TCS Q1 results miss estimates
Last updated: 15 Jul, 2020 | 12:15 pm
- Profit below estimates: Tata Consultancy Services, India's largest software services exporters, has reported a 14% on-year drop in net profit to ₹7008 crore in Q1FY21, missing analyst estimates. Analysts had earlier estimated a profit of about ₹7,694 crore.
- Revenue falls across segments: Revenue too missed estimates (up about 0.4% on-year). This was mainly due to the delay in deals and project execution given the coronavirus pandemic. TCS said that the lockdown affected all verticals, with varying levels of impact. The table below shows the QoQ difference in sales for all verticals of TCS.
- Margins decline: The company’s operating margin too declined by 1.5% on quarter. TCS said that it has taken a supportive approach to employees and vendors, and used other efficiency levers to limit the impact of the sharp revenue decline during the quarter. The chart below shows EBITDA margins on the company over the last few quarters.
- Dividend: The board recommended an interim dividend of Rs 5 per share. This will be paid on July 31. The company has fixed July 17th as the record date.

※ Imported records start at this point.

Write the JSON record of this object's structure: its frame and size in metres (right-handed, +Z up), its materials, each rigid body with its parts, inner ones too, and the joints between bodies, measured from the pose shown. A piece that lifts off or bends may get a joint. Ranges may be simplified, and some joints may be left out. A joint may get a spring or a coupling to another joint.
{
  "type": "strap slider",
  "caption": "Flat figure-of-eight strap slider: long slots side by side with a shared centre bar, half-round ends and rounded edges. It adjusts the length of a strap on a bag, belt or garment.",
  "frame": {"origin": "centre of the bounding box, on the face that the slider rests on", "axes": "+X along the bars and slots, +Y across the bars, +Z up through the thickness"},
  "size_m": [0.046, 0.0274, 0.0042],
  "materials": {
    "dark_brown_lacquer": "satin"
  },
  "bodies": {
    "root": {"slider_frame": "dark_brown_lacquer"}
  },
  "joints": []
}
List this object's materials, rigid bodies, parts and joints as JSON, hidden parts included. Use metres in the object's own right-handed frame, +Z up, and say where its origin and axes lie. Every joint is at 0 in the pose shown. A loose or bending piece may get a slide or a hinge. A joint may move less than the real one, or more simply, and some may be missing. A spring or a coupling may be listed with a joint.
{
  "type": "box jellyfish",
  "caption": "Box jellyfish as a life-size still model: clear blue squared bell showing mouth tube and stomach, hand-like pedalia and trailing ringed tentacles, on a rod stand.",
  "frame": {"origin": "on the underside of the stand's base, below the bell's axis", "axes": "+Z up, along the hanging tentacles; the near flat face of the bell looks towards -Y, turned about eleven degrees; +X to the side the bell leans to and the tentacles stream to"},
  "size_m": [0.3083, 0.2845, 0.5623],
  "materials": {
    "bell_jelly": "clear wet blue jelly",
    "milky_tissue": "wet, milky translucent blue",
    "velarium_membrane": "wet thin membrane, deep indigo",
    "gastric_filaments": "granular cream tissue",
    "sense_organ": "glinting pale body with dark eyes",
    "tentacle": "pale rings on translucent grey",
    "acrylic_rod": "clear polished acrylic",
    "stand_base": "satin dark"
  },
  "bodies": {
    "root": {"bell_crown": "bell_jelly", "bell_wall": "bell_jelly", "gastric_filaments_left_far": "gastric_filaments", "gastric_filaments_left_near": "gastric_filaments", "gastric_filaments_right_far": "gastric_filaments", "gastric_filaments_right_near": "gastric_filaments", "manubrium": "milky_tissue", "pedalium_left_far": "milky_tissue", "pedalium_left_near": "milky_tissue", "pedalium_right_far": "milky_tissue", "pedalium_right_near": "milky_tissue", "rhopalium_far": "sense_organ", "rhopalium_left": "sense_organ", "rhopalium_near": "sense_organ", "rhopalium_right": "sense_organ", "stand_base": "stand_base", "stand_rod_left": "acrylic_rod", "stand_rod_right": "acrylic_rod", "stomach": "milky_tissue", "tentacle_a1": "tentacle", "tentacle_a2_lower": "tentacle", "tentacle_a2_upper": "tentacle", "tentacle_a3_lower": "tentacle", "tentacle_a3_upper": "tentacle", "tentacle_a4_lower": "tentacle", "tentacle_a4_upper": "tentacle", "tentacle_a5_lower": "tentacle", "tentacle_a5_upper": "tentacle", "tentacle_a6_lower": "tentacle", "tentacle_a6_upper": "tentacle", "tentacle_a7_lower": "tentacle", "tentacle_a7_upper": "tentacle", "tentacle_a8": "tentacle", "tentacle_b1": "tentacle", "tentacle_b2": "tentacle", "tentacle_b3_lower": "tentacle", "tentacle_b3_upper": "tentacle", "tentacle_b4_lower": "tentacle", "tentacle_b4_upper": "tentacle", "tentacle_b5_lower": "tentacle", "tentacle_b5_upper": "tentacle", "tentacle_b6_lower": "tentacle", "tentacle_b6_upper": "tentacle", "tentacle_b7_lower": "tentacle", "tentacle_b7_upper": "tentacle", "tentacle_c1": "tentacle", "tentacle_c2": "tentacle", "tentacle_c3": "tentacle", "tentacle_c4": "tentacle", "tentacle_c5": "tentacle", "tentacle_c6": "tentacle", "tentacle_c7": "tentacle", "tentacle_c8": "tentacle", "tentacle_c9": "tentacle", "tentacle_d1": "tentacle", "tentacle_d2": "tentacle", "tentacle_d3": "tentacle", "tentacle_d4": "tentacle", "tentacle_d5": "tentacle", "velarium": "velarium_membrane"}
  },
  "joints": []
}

The ongoing pandemic has affected businesses across industries. Q1FY21 results were expected to be very weak, due to the lockdown imposed on March 24th. TCS believes that the effect has now bottomed out, and the company should now start tracing its path towards growth.
The Covid-19 pandemic has forced a tectonic shift in businesses processes to move towards greater digitization. In fact, TCS has said that many of its customers have shifted their focus on front-end transformation, resulting in significant traction for its products and services. Given its leadership position in the market, TCS is well-placed to take advantage of this shift.
The shares have run-up by more than 53% from their March-lows to hit a 52-week high of ₹2,302 last week. TCS is currently trading at a PE ratio of about 25, as compared to the industry average of 20.
Our VGQM model has a HOLD rating on the stock.